Not only that, but while their European contemporaries are downloading fart generators and time-filling games onto smartphones the Chinese are reading books and learning languages on feature phones with little more than J2ME functionality.
Almost 70 per cent of the Chinese who download applications are reading books on their phones, according to survey of 1,515 people in China carried out by Canalys. That's closely followed by applications for accessing social networking sites such as QZone.
QZone is interesting not only because it's bigger than Facebook (reporting 567 million users), but because users will pay for mobile access to it - a revenue stream that Facebook can only admire from afar. QZone makes money by owning the currency used in within-service games, though respondents to the Canalys' survey said they'd happily pay more than £1 a month for mobile access.
Those same users are already buying applications by the bucket load - 51 per cent of those questioned download apps, compared to 22 per cent in a similar European survey. But it's not Apple driving mobile applications in China, it's the mobile operators which have created usable application stores selling J2ME content though easy payment mechanisms linked to mobile bills. Those compete with manufacturer's application stores, including Nokia's Ovi, and third-party stores.
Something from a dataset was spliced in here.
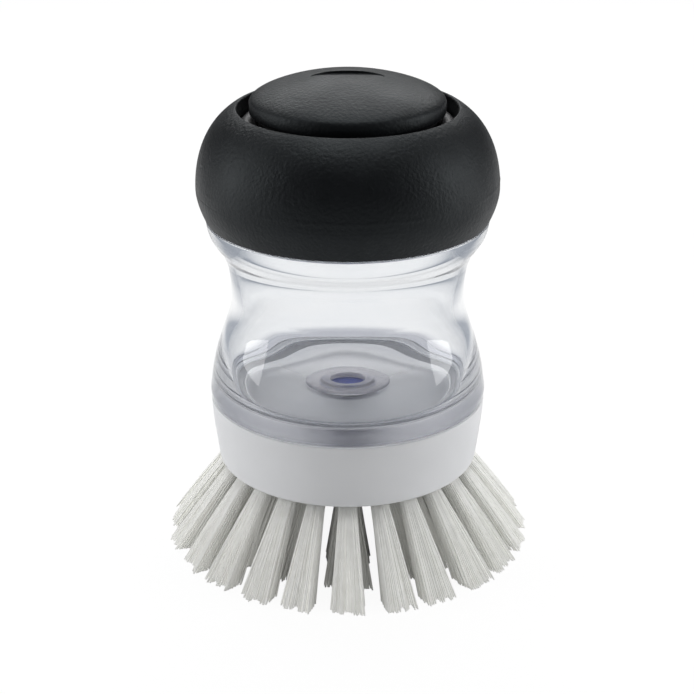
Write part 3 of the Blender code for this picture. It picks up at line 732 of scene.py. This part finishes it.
# Membrane ring
# A black snap ring inside the cap that holds the membrane's bead up under the deck.
snap_low, snap_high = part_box("diaphragm_retainer")
snap_bore = 22.3 * MM
snap_ring = turned("membrane_snap_ring", softened([
    (snap_high.x, snap_high.z, 0.2 * MM), (snap_high.x, snap_low.z, 0.2 * MM),
    (snap_bore, snap_low.z, 0.2 * MM), (snap_bore, snap_high.z, 0.2 * MM)]))
hard_black = finish("hard_black_plastic", 0.40)
mottled(hard_black, (0.012, 0.012, 0.013), (0.020, 0.020, 0.021), 220)
grained(hard_black, 2500, 0.00001, strength=0.5)
dress(snap_ring, hard_black, "cap_ring", "hard_black", "diaphragm_retainer")

# Cap core
# The rigid screw cap under the grip: a skirt round the neck and a deck with the button's opening.
core_low, core_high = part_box("cap_core")
core_inner = 26.2 * MM
deck_inner = 22.9 * MM
deck_bottom = 91.2 * MM
cap_thread = (75.2 * MM, 84.2 * MM, -0.35 * MM)
core_corner = 1.4 * MM
core_outline = [(deck_inner, core_high.z, 0.3 * MM), (core_high.x - core_corner, core_high.z, 0.3 * MM),
                (core_high.x, core_high.z - core_corner, 0.3 * MM), (core_high.x, core_low.z, 0.3 * MM),
                (core_inner, core_low.z, 0.3 * MM)]
core_outline += threaded_wall(core_inner, cap_thread[0], cap_thread[1])
core_outline += [(core_inner, deck_bottom, 0.4 * MM), (deck_inner, deck_bottom, 0.3 * MM)]
core = turned("cap_core_shell", softened(core_outline), steps=240)
cut_thread(core, core_inner, *cap_thread, start=thread_pitch / 2)
dress(core, hard_black, "cap", "hard_black", "cap_core")

# Rolling membrane
# Thin dark silicone that closes the groove round the button, held by its bead under the deck and
# by its lip on the button's hub. The lip goes along with the button; the loop, which on the real brush
# flattens as the button goes down, keeps one shape here.
membrane_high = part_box("diaphragm")[1]
roll_outer = 22.45 * MM
roll_inner = 18.75 * MM
roll_centre = (roll_outer + roll_inner) / 2
roll_radius = (roll_outer - roll_inner) / 2
roll_level = membrane_high.z - roll_radius
roll_foot = 91.6 * MM
sheet_thickness = 0.6 * MM

# Bead and lip: radius, lowest and highest level
bead = (membrane_high.x, 89.6 * MM, 90.9 * MM)
lip = (13.85 * MM, 89.5 * MM, 90.3 * MM)
lip_start = roll_foot - 0.03 * MM


def roll_point(radius, turn):
    """A point of the membrane's loop, at this angle round the loop's centre."""
    return roll_centre + radius * math.cos(turn), roll_level + radius * math.sin(turn)


membrane_outline = [(roll_outer, roll_level), (roll_outer, bead[2], 0.3 * MM),
                    (bead[0], bead[2], 0.4 * MM), (bead[0], bead[1], 0.4 * MM),
                    (roll_outer - sheet_thickness, bead[1], 0.3 * MM)]
membrane_outline += [roll_point(roll_radius - sheet_thickness, math.pi * step / 16) for step in range(17)]
membrane_outline += [(roll_inner + sheet_thickness, roll_foot, 0.1 * MM), (roll_inner, roll_foot, 0.1 * MM)]
membrane_outline += [roll_point(roll_radius, math.pi * (1 - step / 20)) for step in range(20)]
membrane = turned("rolling_membrane", softened(membrane_outline))
membrane_silicone = finish("membrane_silicone", 0.50)
mottled(membrane_silicone, (0.045, 0.045, 0.048), (0.070, 0.070, 0.073), 500)
grained(membrane_silicone, 2500, 0.00001, strength=0.5)
dress(membrane, membrane_silicone, "cap", "membrane", "diaphragm")
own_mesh(membrane)
membrane_lip = turned("membrane_lip", softened([
    (roll_inner + sheet_thickness, lip_start), (roll_inner + sheet_thickness, lip[1], 0.3 * MM),
    (lip[0], lip[1], 0.2 * MM), (lip[0], lip[2], 0.2 * MM), (roll_inner, lip[2], 0.2 * MM),
    (roll_inner, lip_start)]))
membrane_lip.data.materials.append(membrane_silicone)
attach(membrane_lip, "button")

# Button plunger
# The rigid disc and hub under the soft pad. The membrane's lip is held above its lower flange.
plunger_low, plunger_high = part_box("button_plunger")
disc_edge = (18.45 * MM, 96.5 * MM)
disc_bottom = 90.6 * MM
hub_radius = 13.55 * MM
flange_ring = (16.85 * MM, 89.2 * MM)
hollow = (10.85 * MM, 95.2 * MM)
plunger_outline = swept_curve((0, plunger_high.z), (disc_edge[0] / 2, plunger_high.z),
                              (disc_edge[0], (disc_edge[1] + plunger_high.z) / 2), disc_edge, 16)
plunger_outline += [(disc_edge[0], disc_bottom, 0.3 * MM), (hub_radius, disc_bottom, 0.2 * MM),
                    (hub_radius, flange_ring[1], 0.2 * MM), (*flange_ring, 0.3 * MM),
                    (flange_ring[0], plunger_low.z, 0.3 * MM), (hollow[0], plunger_low.z, 0.4 * MM),
                    (*hollow, 0.8 * MM), (0, hollow[1])]
plunger = turned("button_plunger_disc", softened(plunger_outline, closed=False), closed=False)
dress(plunger, hard_black, "button", "hard_black", "button_plunger")

# Button pad
# A soft black dome over the plunger, finely pebbled, with a shallow bare oval pressed into its top.
pad_low, pad_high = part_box("button_pad")
pad_radius = 20.25 * MM
pad_edge = 98.1 * MM
pad_top = 103.84 * MM
pad_bore = 18.75 * MM
pad_bore_edge = 96.8 * MM
pad_bore_top = 101.84 * MM
oval_half_length = 7.3 * MM
oval_half_width = 2.65 * MM
oval_depth = 0.85 * MM
oval_wall = 0.22 * MM
oval_rounding = oval_wall * 0.25
box_gap = 0.02 * MM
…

It's an opportunity that western operators comprehensively failed to grasp, beyond a few games. European operators certainly had the opportunity to insist on more consistency in Java, forcing manufacturers to reduce fragmentation, but never saw selling applications as a worthwhile business and thus ceded the business to Apple and its ilk. Only now are the operators trying to reclaim that ground through the Wireless Application Community, using AJAX apps, but it's hard not to conclude that it's too little, too late.
In China it seems that operators can see the value of Java, and have provided the means to make money from it too, even if it's only to render electronic books. ®
COMMENTS
Sample size
I believe that statisticians (of whom I am not one) will be able to tell you that the degree to which a sample is representative is related to its absolute size, not the proportion of the population. If the trait you're measuring is rare then the sample has to be larger to be reliable, but at 70% the downloading Chinese aren't rare.
Whether the methods used returned a valid sample is another matter. We're not told (and I don't suppose any of us really care).
Hey, I've questioned downloaded apps, too
I guess I'm just that cosmopolitan ><
Cheers, Reg!
Yeah a minder...
...It's a sodding phone survey.
Ever been to China? I've lived there, it's amazing how often I wasn't arrested you know. Also in the cities, where this kind of survey is likely to take place (I can't see it happening in a farming village), it's not like the people are uninformed as to the views of the world.
Also I'd say it's a large enough sample of the market for mobile phone apps in China, if not the entire population.